[Extracted records]

·····

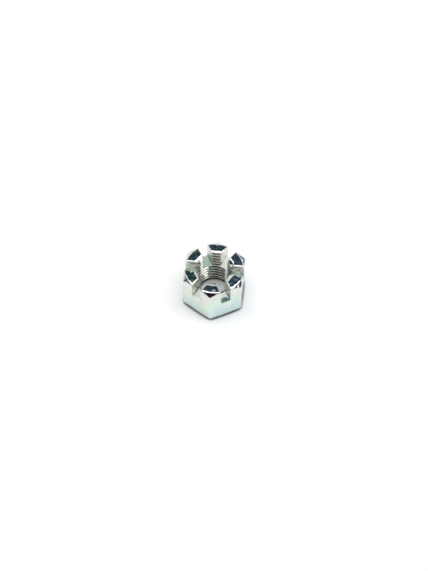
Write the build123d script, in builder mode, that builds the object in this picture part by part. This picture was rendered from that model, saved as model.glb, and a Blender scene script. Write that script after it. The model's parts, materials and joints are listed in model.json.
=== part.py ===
from build123d import *

import os
from math import cos, radians, tan

# Six-slot castle nut, M12 x 1.5 on 19 mm flats, whose hexagon runs up to the tips of its prongs.
# It is one piece of zinc-plated steel. It rests on its bearing face at Z = 0, the thread's axis is
# +Z, and two opposite slots lie along X. Sizes are in millimetres and angles in degrees.

# Hexagonal body
side_count = 6
across_flats = 19.0
height = 14.5
corner_radius = 0.4

# Cones that turn the corners off, each by its height up or down the corner and its slope
top_cone_drop = 1.12
top_cone_angle = 33.0
top_rim_radius = 1.2
bottom_cone_rise = 0.97
bottom_cone_angle = 20.0

# Tapped hole, bored to the thread's minor diameter and countersunk a little wider than its major
thread_diameter = 12.0
thread_pitch = 1.5
thread_angle = 60.0
countersink_margin = 0.5
countersink_angle = 120.0
mouth_radius = 1.0

# Slots for the split pin, one across each flat
slot_width = 3.1
slot_depth = 6.4
slot_floor_radius = 0.3
prong_edge_radius = 0.35

half_side_angle = 180 / side_count
flat_apothem = across_flats / 2
corner_reach = flat_apothem / cos(radians(half_side_angle))
top_rim_reach = corner_reach - top_cone_drop / tan(radians(top_cone_angle))
bearing_reach = corner_reach - bottom_cone_rise / tan(radians(bottom_cone_angle))

# An ISO metric internal thread leaves 5/8 of the height of its sharp triangle standing.
sharp_thread_height = thread_pitch / 2 / tan(radians(thread_angle / 2))
bore_radius = thread_diameter / 2 - 5 / 8 * sharp_thread_height
countersink_reach = thread_diameter / 2 + countersink_margin
countersink_depth = (countersink_reach - bore_radius) / tan(radians(countersink_angle / 2))

with BuildPart() as nut:
    with BuildSketch():
        RegularPolygon(flat_apothem, side_count, major_radius=False, rotation=half_side_angle)
    extrude(amount=height)
    fillet(nut.edges().filter_by(Axis.Z), corner_radius)

    # The blank is turned to this half section, which only the hexagon's corners stand out of.
    with BuildSketch(Plane.XZ) as half_section:
        with BuildLine():
            Polyline(
                (bore_radius, countersink_depth),
                (countersink_reach, 0),
                (bearing_reach, 0),
                (corner_reach, bottom_cone_rise),
                (corner_reach, height - top_cone_drop),
                (top_rim_reach, height),
                (countersink_reach, height),
                (bore_radius, height - countersink_depth),
                close=True,
            )
        make_face()
        mouth, rim = half_section.vertices().group_by(Axis.Y)[-1].sort_by(Axis.X)
        fillet(mouth, mouth_radius)
        fillet(rim, top_rim_radius)
    revolve(axis=Axis.Z, mode=Mode.INTERSECT)

    # A cutter passes right through the axis, so each pass makes two opposite slots.
    with BuildPart(mode=Mode.PRIVATE) as cutter:
        with BuildSketch(Plane.YZ) as cutter_section:
            with Locations((0, height)):
                Rectangle(slot_width, 2 * slot_depth)
            fillet(cutter_section.vertices().group_by(Axis.Y)[0], slot_floor_radius)
        extrude(amount=corner_reach, both=True)
    with PolarLocations(0, side_count // 2, angular_range=180):
        add(cutter.part, mode=Mode.SUBTRACT)

    # Tumbling rounds every edge of the prongs' upper ends but the mouth and the rim.
    cut_edges = nut.edges(Select.LAST)
    upper_edges = cut_edges.filter_by_position(Axis.Z, height - slot_depth / 2, height)
    fillet(upper_edges.filter_by(Axis.Z, reverse=True), prong_edge_radius)

nut.part.label = "castle_nut"
os.makedirs("parts", exist_ok=True)
export_step(nut.part, "parts/castle_nut.step")
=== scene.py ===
import json
import math

import bmesh
import bpy
from mathutils import Matrix, Vector


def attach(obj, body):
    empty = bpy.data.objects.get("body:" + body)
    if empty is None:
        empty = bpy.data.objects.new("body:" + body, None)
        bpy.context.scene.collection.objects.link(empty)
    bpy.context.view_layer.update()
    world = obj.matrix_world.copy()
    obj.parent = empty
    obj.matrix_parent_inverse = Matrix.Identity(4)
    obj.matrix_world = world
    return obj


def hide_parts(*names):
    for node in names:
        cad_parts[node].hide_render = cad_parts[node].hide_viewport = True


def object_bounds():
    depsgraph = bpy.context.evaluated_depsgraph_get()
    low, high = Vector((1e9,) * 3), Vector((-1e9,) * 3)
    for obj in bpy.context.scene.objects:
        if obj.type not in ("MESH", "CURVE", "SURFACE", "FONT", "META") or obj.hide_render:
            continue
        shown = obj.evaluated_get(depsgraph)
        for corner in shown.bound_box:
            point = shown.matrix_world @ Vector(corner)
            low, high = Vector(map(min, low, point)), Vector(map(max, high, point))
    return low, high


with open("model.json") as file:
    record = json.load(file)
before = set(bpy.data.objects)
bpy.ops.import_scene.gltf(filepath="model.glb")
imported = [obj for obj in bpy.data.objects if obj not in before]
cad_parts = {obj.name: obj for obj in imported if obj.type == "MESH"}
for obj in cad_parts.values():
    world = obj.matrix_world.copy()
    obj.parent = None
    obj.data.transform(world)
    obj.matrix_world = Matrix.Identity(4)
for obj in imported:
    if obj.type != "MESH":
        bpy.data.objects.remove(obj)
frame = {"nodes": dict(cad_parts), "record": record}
cad_low, cad_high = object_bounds()
MM = 0.001


# ---------------------------------------------------------------------------------------------
# The nut: one piece of steel with a hexagon's outline up to its tips. It is turned and bored on
# a lathe, sawn with six slots, tapped M12 x 1.5 right-handed, then tumbled and zinc plated.
# The body is a copy of the CAD solid, whose plain bore gets its real thread here.

# Thread. The tap's overrun also sets where the thread's turns begin, which puts a full crest
# under the upper countersink at the back.
thread_mount = next(m for m in frame["record"]["mounts"] if m["name"] == "thread")
minor_radius = thread_mount["dims"]["r_mm"] * MM
major_radius = 6.0 * MM
thread_pitch = 1.5 * MM
thread_flank_angle = 30
root_flat_of_pitch = 1 / 8
tap_inner_radius = minor_radius - 0.2 * MM
tap_overrun = 2.075 * MM
tap_steps_per_turn = 96

# Slots, each one by the angle in degrees that it is turned about the axis
slot_half_width = 1.55 * MM
slot_floor = cad_high.z - 6.4 * MM
slot_turns = (0, 60, 120)
face_margin = 0.01 * MM

# Edges
sharp_edge_angle = 19
edge_wear = 0.45 * MM

# Marks on the slots, by their place along, across and up the slot. The first is painted shade on a
# slot's floor. A slot's turn is added to the place along it, so that no two slots are marked alike.
painted_shade_floor_place = Vector((120 - 9.2, 0, 8.1)) * MM
dull_floor_place = Vector((120 + 7.5, 0, 8.1)) * MM
clean_wall_place = Vector((60 + 8.0, 1.55, 11.5)) * MM


def add_node(tree, kind, settings=None, values=None):
    """Adds a node to a tree, with its own settings and its inputs' values."""
    node = tree.nodes.new(kind)
    for name, value in (settings or {}).items():
        setattr(node, name, value)
    for socket, value in (values or {}).items():
        node.inputs[socket].default_value = value
    return node


def feed(tree, socket, value):
    """Gives an input what it needs: a link from another socket, or a plain value."""
    if isinstance(value, bpy.types.NodeSocket):
        tree.links.new(value, socket)
    else:
        socket.default_value = value


def maths(tree, operation, *values):
    """Works out one number from up to three sockets or plain numbers."""
    node = add_node(tree, "ShaderNodeMath", {"operation": operation})
    for socket, value in zip(node.inputs, values):
        feed(tree, socket, value)
    return node.outputs[0]


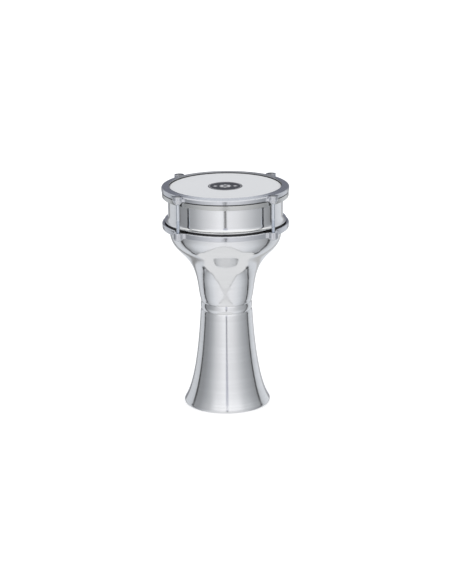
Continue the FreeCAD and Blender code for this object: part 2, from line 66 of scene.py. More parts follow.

·····

* **WHAT IS NEEDED**: Repeat exactly, please, each line from the beginning of the data through the line with "from math import cos, radians, tan" in it, and only those lines.

* **THE REPLY**:
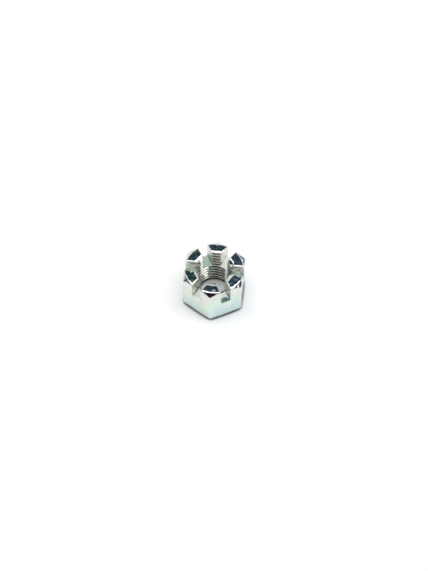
Write the build123d script, in builder mode, that builds the object in this picture part by part. This picture was rendered from that model, saved as model.glb, and a Blender scene script. Write that script after it. The model's parts, materials and joints are listed in model.json.
=== part.py ===
from build123d import *

import os
from math import cos, radians, tan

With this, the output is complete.